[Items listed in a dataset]
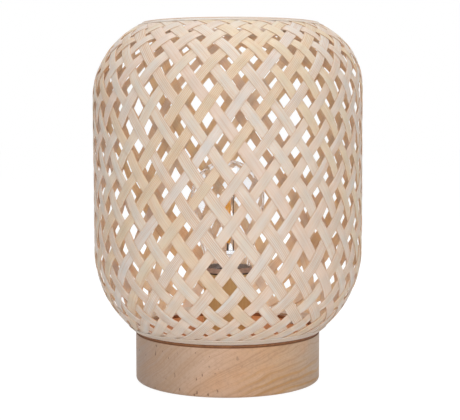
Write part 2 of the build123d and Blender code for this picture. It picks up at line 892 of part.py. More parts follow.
def bamboo_strip(hand):
    """One strip, straight from crossing to crossing. hand is 1 if it climbs to the right, -1 to the left."""
    rings = []
    for run, turn, row in strip_path:
        radius = wall_at(run)[0]
        climb = math.acos(strip_closest_radius / radius)
        spacing = 2 * row_turn * math.sqrt(radius**2 - strip_closest_radius**2)
        half_width = min(strip_width, spacing - strip_side_gap) / 2
        # the strip is cut level at its two ends, and square to itself elsewhere
        rise, reach = half_width * math.cos(climb), half_width * math.sin(climb)
        if (run, turn, row) in (strip_path[0], strip_path[-1]):
            rise, reach = 0, half_width / math.sin(climb)
        woven = plain_rows <= row < last_woven_row
        side = -1 if woven and row % 2 == 0 else 1
        out = hand * side * weave_depth
        corners = [
            (run + side_way * rise, turn - side_way * reach / radius, out + face * strip_thickness / 2)
            for side_way, face in ((1, -1), (-1, -1), (-1, 1), (1, 1))
        ]
        rings.append([point_by_wall(up, hand * around, off) for up, around, off in corners])
    faces = [flat_face(*rings[0]), flat_face(*rings[-1])]
    for lower, upper in zip(rings, rings[1:]):
        for corner in range(4):
            beside = (corner + 1) % 4
            if corner == 2:
                faces.append(flat_face(lower[corner], lower[beside], upper[beside]))
                faces.append(flat_face(lower[corner], upper[beside], upper[corner]))
            else:
                faces.append(flat_face(lower[corner], lower[beside], upper[corner]))
                faces.append(flat_face(lower[beside], upper[beside], upper[corner]))
    return Solid(Shell(faces))


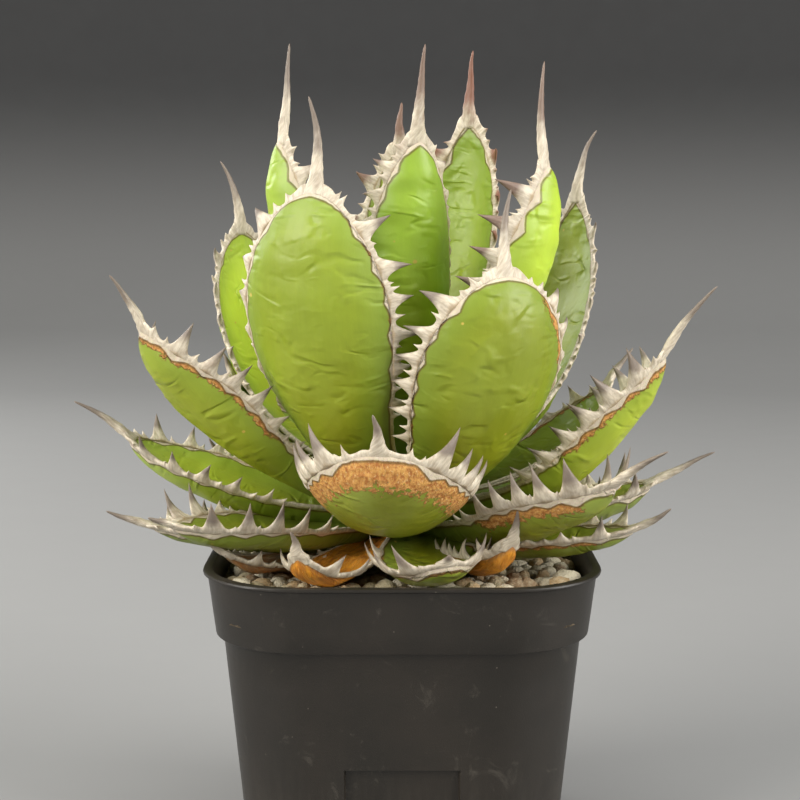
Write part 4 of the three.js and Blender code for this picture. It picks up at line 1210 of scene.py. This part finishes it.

- Goal of the exercise -
Give an exact repetition of all the material.

- Written response -
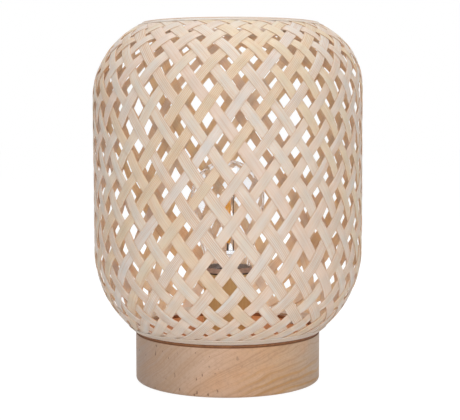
Write part 2 of the build123d and Blender code for this picture. It picks up at line 892 of part.py. More parts follow.
def bamboo_strip(hand):
    """One strip, straight from crossing to crossing. hand is 1 if it climbs to the right, -1 to the left."""
    rings = []
    for run, turn, row in strip_path:
        radius = wall_at(run)[0]
        climb = math.acos(strip_closest_radius / radius)
        spacing = 2 * row_turn * math.sqrt(radius**2 - strip_closest_radius**2)
        half_width = min(strip_width, spacing - strip_side_gap) / 2
        # the strip is cut level at its two ends, and square to itself elsewhere
        rise, reach = half_width * math.cos(climb), half_width * math.sin(climb)
        if (run, turn, row) in (strip_path[0], strip_path[-1]):
            rise, reach = 0, half_width / math.sin(climb)
        woven = plain_rows <= row < last_woven_row
        side = -1 if woven and row % 2 == 0 else 1
        out = hand * side * weave_depth
        corners = [
            (run + side_way * rise, turn - side_way * reach / radius, out + face * strip_thickness / 2)
            for side_way, face in ((1, -1), (-1, -1), (-1, 1), (1, 1))
        ]
        rings.append([point_by_wall(up, hand * around, off) for up, around, off in corners])
    faces = [flat_face(*rings[0]), flat_face(*rings[-1])]
    for lower, upper in zip(rings, rings[1:]):
        for corner in range(4):
            beside = (corner + 1) % 4
            if corner == 2:
                faces.append(flat_face(lower[corner], lower[beside], upper[beside]))
                faces.append(flat_face(lower[corner], upper[beside], upper[corner]))
            else:
                faces.append(flat_face(lower[corner], lower[beside], upper[corner]))
                faces.append(flat_face(lower[beside], upper[beside], upper[corner]))
    return Solid(Shell(faces))


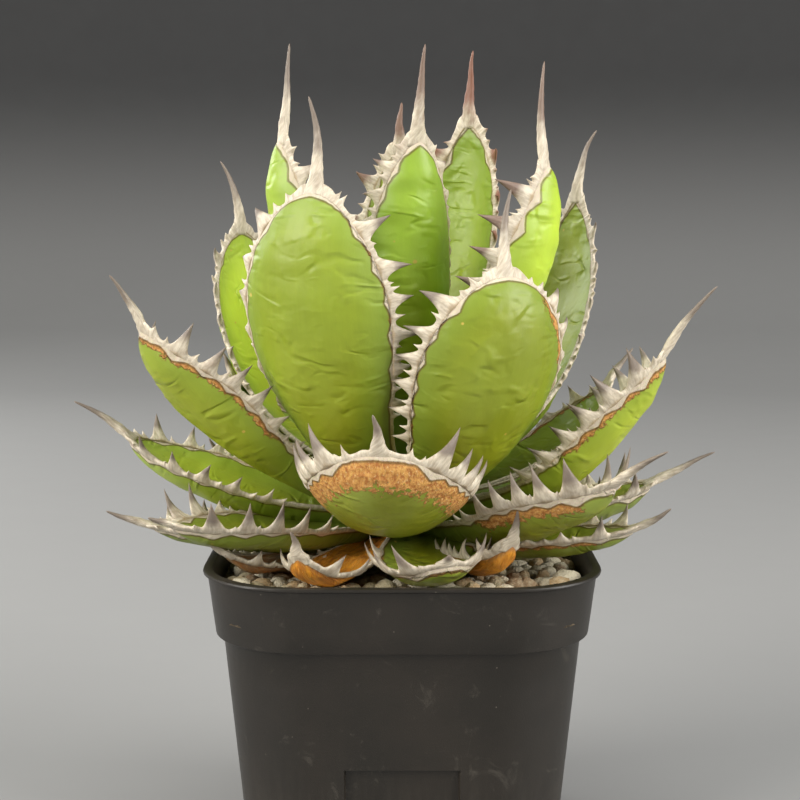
Write part 4 of the three.js and Blender code for this picture. It picks up at line 1210 of scene.py. This part finishes it.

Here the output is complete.